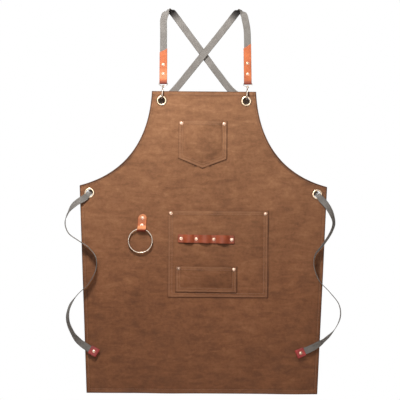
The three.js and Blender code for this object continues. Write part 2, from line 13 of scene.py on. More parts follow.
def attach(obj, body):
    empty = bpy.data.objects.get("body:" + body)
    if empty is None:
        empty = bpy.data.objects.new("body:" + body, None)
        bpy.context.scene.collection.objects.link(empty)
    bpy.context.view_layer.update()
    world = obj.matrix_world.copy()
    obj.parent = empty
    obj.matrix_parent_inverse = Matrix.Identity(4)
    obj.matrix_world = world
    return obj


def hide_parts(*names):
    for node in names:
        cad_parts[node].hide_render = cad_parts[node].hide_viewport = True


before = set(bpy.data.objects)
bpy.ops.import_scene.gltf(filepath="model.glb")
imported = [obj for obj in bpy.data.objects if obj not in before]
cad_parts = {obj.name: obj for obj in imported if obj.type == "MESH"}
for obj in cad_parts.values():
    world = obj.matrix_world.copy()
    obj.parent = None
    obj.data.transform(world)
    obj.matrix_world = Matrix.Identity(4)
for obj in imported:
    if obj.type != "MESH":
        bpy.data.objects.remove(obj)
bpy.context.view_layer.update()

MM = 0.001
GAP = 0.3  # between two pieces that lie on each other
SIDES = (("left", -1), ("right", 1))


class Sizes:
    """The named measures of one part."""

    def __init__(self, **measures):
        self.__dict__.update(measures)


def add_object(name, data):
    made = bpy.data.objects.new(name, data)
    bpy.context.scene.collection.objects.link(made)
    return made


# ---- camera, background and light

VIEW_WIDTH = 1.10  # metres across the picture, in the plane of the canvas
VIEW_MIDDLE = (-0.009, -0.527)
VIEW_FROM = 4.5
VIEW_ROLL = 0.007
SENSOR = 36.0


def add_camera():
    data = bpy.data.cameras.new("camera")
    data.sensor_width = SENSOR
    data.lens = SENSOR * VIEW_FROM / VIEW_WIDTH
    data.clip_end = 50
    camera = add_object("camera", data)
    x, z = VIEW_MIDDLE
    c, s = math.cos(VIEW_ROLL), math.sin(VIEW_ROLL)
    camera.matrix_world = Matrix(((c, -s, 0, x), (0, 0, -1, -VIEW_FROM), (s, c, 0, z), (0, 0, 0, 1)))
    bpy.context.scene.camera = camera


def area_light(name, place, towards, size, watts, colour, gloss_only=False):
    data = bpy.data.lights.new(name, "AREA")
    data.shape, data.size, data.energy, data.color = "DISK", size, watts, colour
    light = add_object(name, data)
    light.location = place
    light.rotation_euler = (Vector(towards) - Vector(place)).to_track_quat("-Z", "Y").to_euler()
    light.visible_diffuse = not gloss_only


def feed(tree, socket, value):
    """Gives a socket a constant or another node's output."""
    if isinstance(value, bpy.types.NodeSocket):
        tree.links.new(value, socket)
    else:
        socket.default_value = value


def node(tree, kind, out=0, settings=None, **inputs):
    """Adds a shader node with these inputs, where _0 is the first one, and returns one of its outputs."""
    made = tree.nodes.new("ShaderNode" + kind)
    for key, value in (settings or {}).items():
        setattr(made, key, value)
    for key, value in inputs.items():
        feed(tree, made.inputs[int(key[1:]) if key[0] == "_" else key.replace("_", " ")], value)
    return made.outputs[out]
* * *
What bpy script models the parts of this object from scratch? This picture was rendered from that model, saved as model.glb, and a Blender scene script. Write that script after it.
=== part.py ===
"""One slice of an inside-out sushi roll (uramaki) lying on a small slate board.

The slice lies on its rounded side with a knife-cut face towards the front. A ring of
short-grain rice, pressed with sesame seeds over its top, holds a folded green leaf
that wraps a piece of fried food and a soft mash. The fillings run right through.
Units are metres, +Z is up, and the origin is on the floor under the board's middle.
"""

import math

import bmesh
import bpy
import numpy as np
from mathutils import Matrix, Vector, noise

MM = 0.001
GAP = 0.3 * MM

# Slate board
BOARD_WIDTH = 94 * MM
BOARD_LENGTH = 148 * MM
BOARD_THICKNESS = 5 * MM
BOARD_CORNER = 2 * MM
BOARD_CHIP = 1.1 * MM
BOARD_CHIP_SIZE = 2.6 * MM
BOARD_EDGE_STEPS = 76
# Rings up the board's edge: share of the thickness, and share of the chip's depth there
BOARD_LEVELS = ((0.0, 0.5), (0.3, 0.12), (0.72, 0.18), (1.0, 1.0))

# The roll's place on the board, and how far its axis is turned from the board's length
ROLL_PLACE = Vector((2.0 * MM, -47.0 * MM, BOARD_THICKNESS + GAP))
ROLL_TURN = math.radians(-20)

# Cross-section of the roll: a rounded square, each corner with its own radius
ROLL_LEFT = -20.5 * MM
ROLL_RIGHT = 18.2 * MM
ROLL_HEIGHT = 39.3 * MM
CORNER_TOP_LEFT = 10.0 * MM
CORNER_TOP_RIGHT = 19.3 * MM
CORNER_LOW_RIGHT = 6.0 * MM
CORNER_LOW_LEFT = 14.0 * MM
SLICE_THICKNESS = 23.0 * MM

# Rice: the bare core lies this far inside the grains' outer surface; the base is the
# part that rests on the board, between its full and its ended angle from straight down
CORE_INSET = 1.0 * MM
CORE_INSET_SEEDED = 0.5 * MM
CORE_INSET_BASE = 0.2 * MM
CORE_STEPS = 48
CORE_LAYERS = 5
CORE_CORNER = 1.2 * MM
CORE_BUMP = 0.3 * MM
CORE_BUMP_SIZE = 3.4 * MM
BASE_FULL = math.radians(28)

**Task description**
Extract exactly the run of lines beginning at the line with "if empty is" and ending at the line with "imported = [obj", including both ends and nothing beyond them.

**Task output**
    if empty is None:
        empty = bpy.data.objects.new("body:" + body, None)
        bpy.context.scene.collection.objects.link(empty)
    bpy.context.view_layer.update()
    world = obj.matrix_world.copy()
    obj.parent = empty
    obj.matrix_parent_inverse = Matrix.Identity(4)
    obj.matrix_world = world
    return obj


def hide_parts(*names):
    for node in names:
        cad_parts[node].hide_render = cad_parts[node].hide_viewport = True


before = set(bpy.data.objects)
bpy.ops.import_scene.gltf(filepath="model.glb")
imported = [obj for obj in bpy.data.objects if obj not in before]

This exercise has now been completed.